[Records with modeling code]

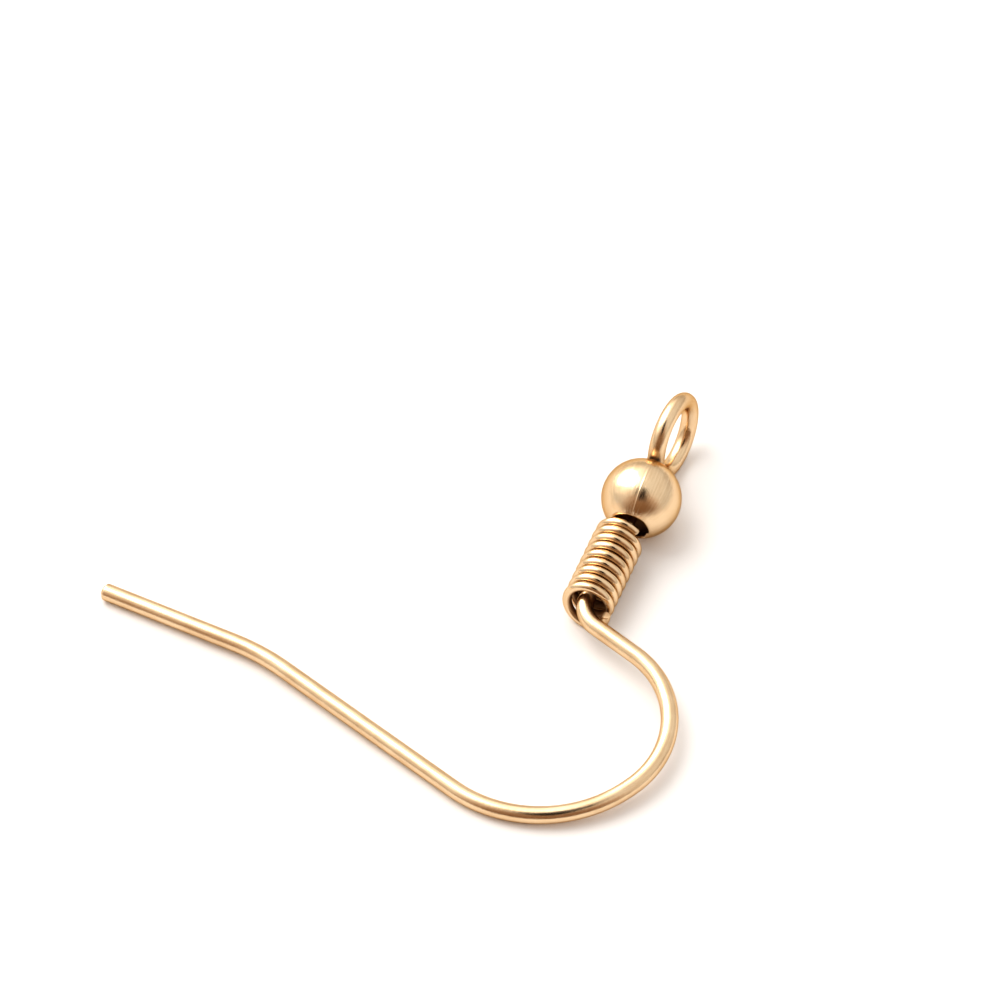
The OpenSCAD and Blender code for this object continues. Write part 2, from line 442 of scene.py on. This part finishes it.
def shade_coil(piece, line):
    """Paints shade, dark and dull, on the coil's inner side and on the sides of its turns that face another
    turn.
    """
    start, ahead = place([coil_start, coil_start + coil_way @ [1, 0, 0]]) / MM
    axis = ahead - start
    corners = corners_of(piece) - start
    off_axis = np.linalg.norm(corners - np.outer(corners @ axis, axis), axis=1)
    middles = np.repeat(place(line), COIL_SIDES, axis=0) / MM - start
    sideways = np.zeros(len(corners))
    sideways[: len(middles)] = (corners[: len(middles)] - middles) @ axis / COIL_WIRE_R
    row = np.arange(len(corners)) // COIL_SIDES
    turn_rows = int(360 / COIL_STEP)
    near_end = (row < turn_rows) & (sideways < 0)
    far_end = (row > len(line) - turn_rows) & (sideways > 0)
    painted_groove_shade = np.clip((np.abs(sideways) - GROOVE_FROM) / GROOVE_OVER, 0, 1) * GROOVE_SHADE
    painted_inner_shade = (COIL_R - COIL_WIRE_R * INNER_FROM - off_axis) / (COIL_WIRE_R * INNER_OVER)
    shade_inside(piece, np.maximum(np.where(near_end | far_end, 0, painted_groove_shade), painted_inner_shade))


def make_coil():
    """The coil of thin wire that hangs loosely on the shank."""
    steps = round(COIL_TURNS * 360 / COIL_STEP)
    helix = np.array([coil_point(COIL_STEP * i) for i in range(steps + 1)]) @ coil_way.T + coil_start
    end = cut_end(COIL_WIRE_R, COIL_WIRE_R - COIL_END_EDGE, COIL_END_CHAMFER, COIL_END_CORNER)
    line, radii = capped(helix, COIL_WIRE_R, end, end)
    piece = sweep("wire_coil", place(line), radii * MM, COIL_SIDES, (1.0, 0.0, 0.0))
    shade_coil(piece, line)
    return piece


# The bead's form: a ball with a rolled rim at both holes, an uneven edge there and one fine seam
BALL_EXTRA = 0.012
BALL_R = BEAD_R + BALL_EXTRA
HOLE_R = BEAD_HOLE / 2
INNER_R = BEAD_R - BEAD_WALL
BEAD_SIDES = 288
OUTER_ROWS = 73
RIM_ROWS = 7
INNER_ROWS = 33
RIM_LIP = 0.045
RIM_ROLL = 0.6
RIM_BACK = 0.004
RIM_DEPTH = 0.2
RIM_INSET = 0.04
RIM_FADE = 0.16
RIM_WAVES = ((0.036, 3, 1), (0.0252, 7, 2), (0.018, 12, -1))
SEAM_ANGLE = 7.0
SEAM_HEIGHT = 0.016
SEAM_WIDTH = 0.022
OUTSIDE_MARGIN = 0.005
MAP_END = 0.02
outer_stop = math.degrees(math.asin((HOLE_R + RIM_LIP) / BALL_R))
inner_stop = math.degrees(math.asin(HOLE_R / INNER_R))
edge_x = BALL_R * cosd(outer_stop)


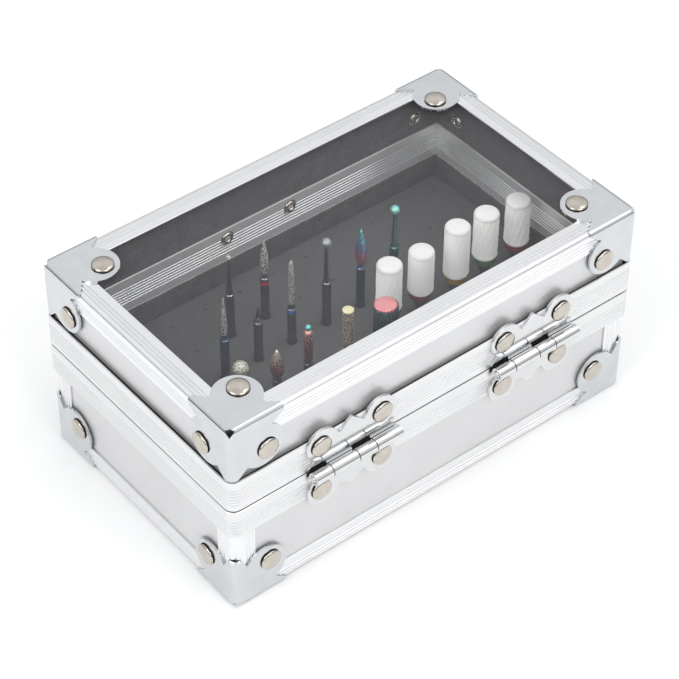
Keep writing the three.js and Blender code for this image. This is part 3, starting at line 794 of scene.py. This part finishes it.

**Direction:** Output an exact copy of each record.

**Solution for this problem:**
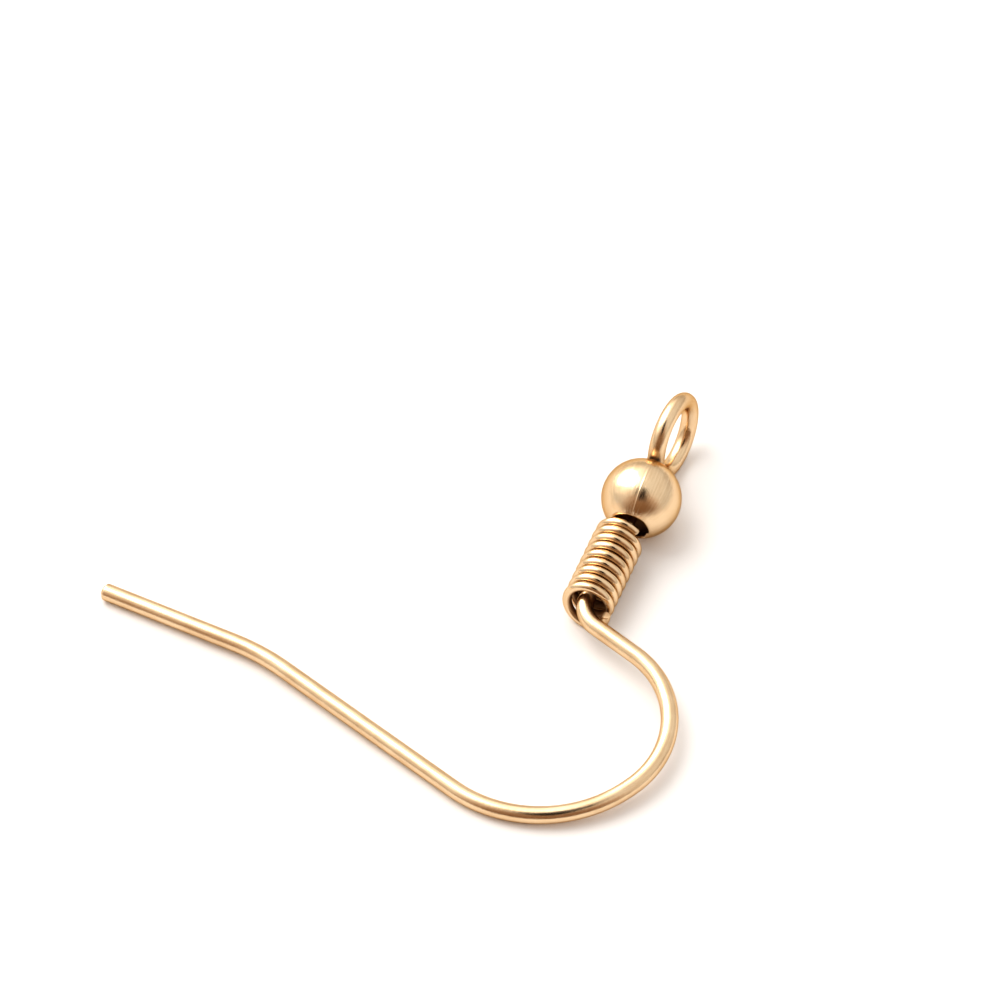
The OpenSCAD and Blender code for this object continues. Write part 2, from line 442 of scene.py on. This part finishes it.
def shade_coil(piece, line):
    """Paints shade, dark and dull, on the coil's inner side and on the sides of its turns that face another
    turn.
    """
    start, ahead = place([coil_start, coil_start + coil_way @ [1, 0, 0]]) / MM
    axis = ahead - start
    corners = corners_of(piece) - start
    off_axis = np.linalg.norm(corners - np.outer(corners @ axis, axis), axis=1)
    middles = np.repeat(place(line), COIL_SIDES, axis=0) / MM - start
    sideways = np.zeros(len(corners))
    sideways[: len(middles)] = (corners[: len(middles)] - middles) @ axis / COIL_WIRE_R
    row = np.arange(len(corners)) // COIL_SIDES
    turn_rows = int(360 / COIL_STEP)
    near_end = (row < turn_rows) & (sideways < 0)
    far_end = (row > len(line) - turn_rows) & (sideways > 0)
    painted_groove_shade = np.clip((np.abs(sideways) - GROOVE_FROM) / GROOVE_OVER, 0, 1) * GROOVE_SHADE
    painted_inner_shade = (COIL_R - COIL_WIRE_R * INNER_FROM - off_axis) / (COIL_WIRE_R * INNER_OVER)
    shade_inside(piece, np.maximum(np.where(near_end | far_end, 0, painted_groove_shade), painted_inner_shade))


def make_coil():
    """The coil of thin wire that hangs loosely on the shank."""
    steps = round(COIL_TURNS * 360 / COIL_STEP)
    helix = np.array([coil_point(COIL_STEP * i) for i in range(steps + 1)]) @ coil_way.T + coil_start
    end = cut_end(COIL_WIRE_R, COIL_WIRE_R - COIL_END_EDGE, COIL_END_CHAMFER, COIL_END_CORNER)
    line, radii = capped(helix, COIL_WIRE_R, end, end)
    piece = sweep("wire_coil", place(line), radii * MM, COIL_SIDES, (1.0, 0.0, 0.0))
    shade_coil(piece, line)
    return piece


# The bead's form: a ball with a rolled rim at both holes, an uneven edge there and one fine seam
BALL_EXTRA = 0.012
BALL_R = BEAD_R + BALL_EXTRA
HOLE_R = BEAD_HOLE / 2
INNER_R = BEAD_R - BEAD_WALL
BEAD_SIDES = 288
OUTER_ROWS = 73
RIM_ROWS = 7
INNER_ROWS = 33
RIM_LIP = 0.045
RIM_ROLL = 0.6
RIM_BACK = 0.004
RIM_DEPTH = 0.2
RIM_INSET = 0.04
RIM_FADE = 0.16
RIM_WAVES = ((0.036, 3, 1), (0.0252, 7, 2), (0.018, 12, -1))
SEAM_ANGLE = 7.0
SEAM_HEIGHT = 0.016
SEAM_WIDTH = 0.022
OUTSIDE_MARGIN = 0.005
MAP_END = 0.02
outer_stop = math.degrees(math.asin((HOLE_R + RIM_LIP) / BALL_R))
inner_stop = math.degrees(math.asin(HOLE_R / INNER_R))
edge_x = BALL_R * cosd(outer_stop)


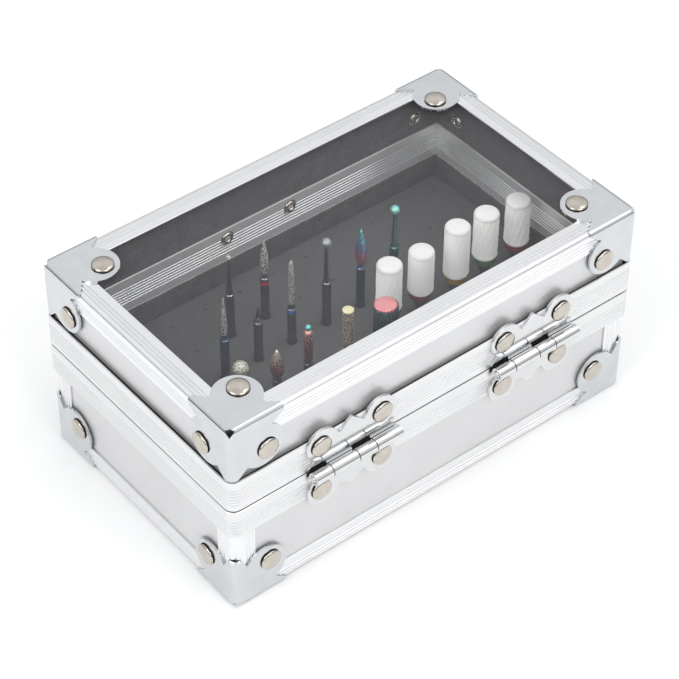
Keep writing the three.js and Blender code for this image. This is part 3, starting at line 794 of scene.py. This part finishes it.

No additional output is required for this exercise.